Brazil’s debt king oversaw a boom that has gone bust
PROFESSOR COUTINHO WAS ADMIRED FOR POLICIES THAT CREATED A GLOBAL POWERHOUSE
It played a key role in the creative book-keeping at the heart of the impeachment process against Brazil President Dilma Rousseff. It spearheaded the debt surge that contributed to the country’s loss of investment grade. Its biggest client has been Petrobras, the scandal-plagued state oil company.
BNDES, the huge development bank owned by the Brazilian government, seems to keep turning up in the state’s deepening crisis, as does its chief, Luciano Coutinho, whose hand has been on the spigot of the subsidised lending that drove the country’s spectacular growth in its go-go years.
With his formal suits, Cornell PhD and professorial air, Coutinho was admired for policies that turned a third world striver into a global powerhouse. Now he is under attack for those same practices. His fall-from-grace saga captures the scope of the spreading disaster with his once-lauded lending practices now suspected by some as one of the causes of Brazil’s meltdown.

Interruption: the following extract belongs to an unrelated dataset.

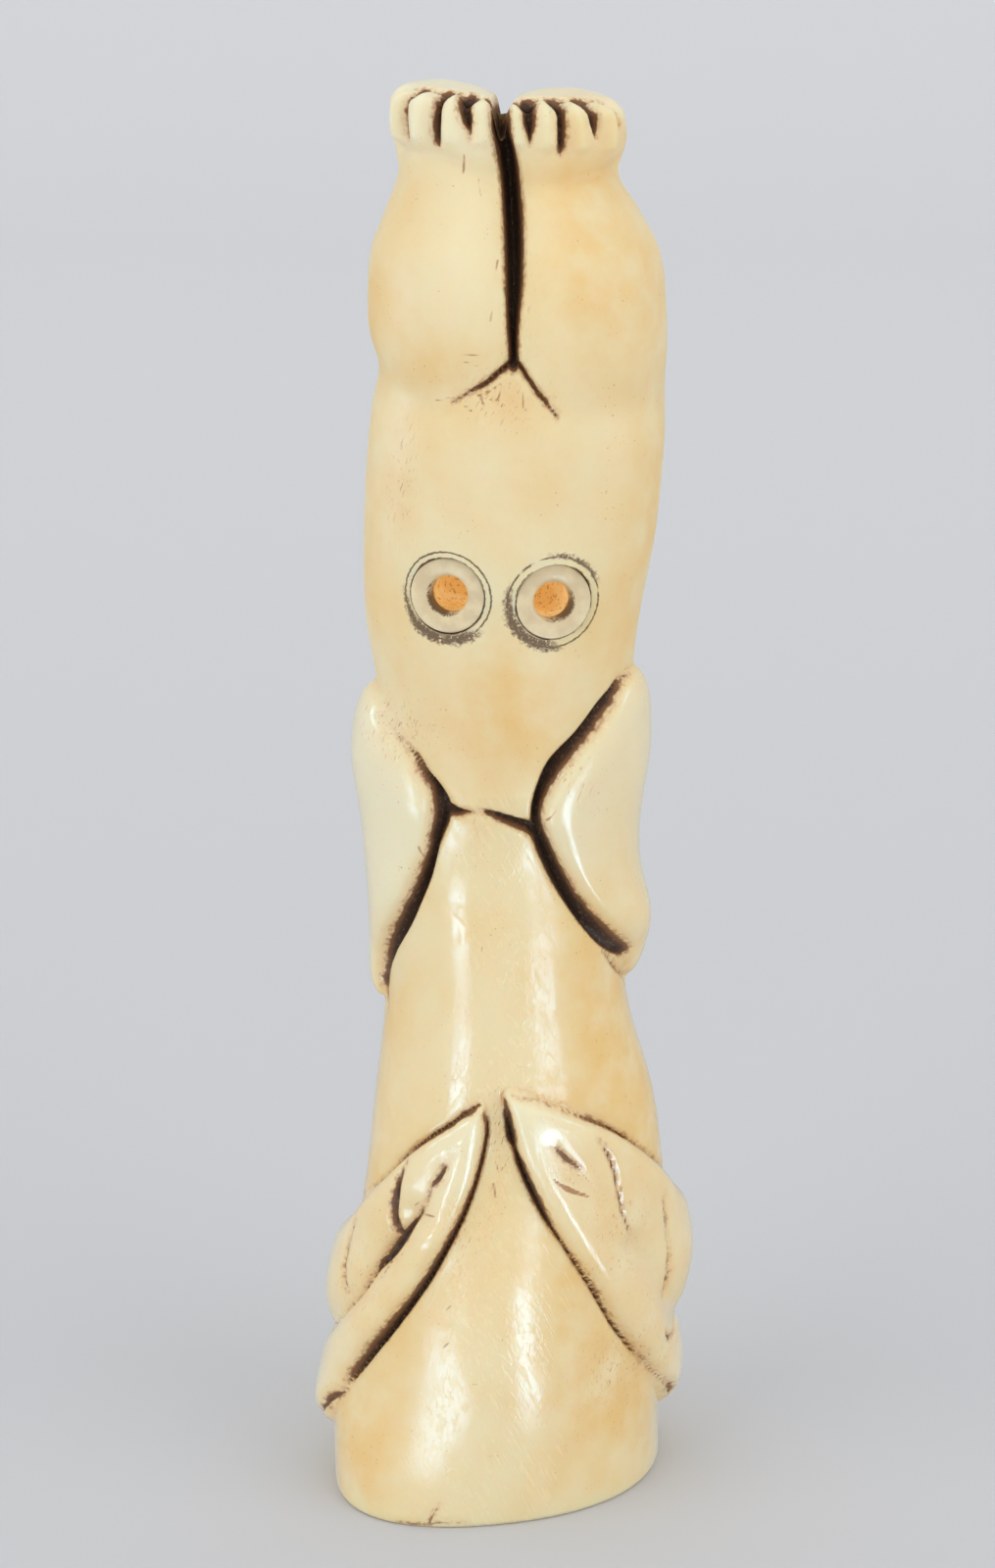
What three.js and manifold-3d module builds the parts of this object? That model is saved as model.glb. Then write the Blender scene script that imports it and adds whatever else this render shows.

“This crisis has a lot to do with the increase in state-based intervention,” said Sergio Lazzarini, a business professor in Sao Paulo and co-author of a book about the development bank. He said the lending failed to lift the investment rate from 20 per cent of GDP, half of China’s rate, data that “fly in the face of Coutinho’s original idea that expanding state support would substantially revamp investment.”
Earlier this year, as the economy headed into its worst downturn in decades, opposition lawmakers hauled Coutinho in for a six-hour grilling, the air thick with disenchantment. Tell us about letting the government put off transfers to help it mask its deficit, they demanded, about the 535 billion reais (Dh525 billion, $141 billion) your bank owes the Treasury for off-budget loans, and why the biggest campaign donors tend to get the most support.
Coutinho yielded no ground, replying, “The bank’s decisions are ruled by a rigorous and impersonal process without any political motivation.” He denied allegations that he had brokered a campaign donation by a building magnate and defended the deferred Treasury transfers as legal.
Secretive
Under Coutinho, BNDES evolved into the most aggressive lending tool of state intervention in a developing democracy. Its practices have long been secretive and now its books are being pried open as the Petrobras probe and other inquiries create pressure for transparency. Police visited the bank’s headquarters last month to demand details about loans for companies of a friend of ex-President Luiz Inacio Lula da Silva.
The Supreme Court has ordered the bank to open to government auditors its financial operations with beef maker and top campaign financier JBS SA.
Coutinho’s bid to create global Brazilian companies — known locally as “national champions” — is also under scrutiny. Twothirds of BNDES lending since 2008 has been to the biggest corporations, many owned by the state or billionaire campaign donors. In the same period, the bank received 441 billion reais in Treasury loans that helped fund its balance sheet. With the intention of fuelling job creation, the loans to BNDES exploited a loophole letting the government take on more debt without asking Congress.
The cost of Coutinho’s Treasury deal is piling up, says Armando Castelar, an economist at Fundacao Getulio Vargas in Rio de Janeiro, who estimates a bill of 40 billion reais a year in interest to taxpayers.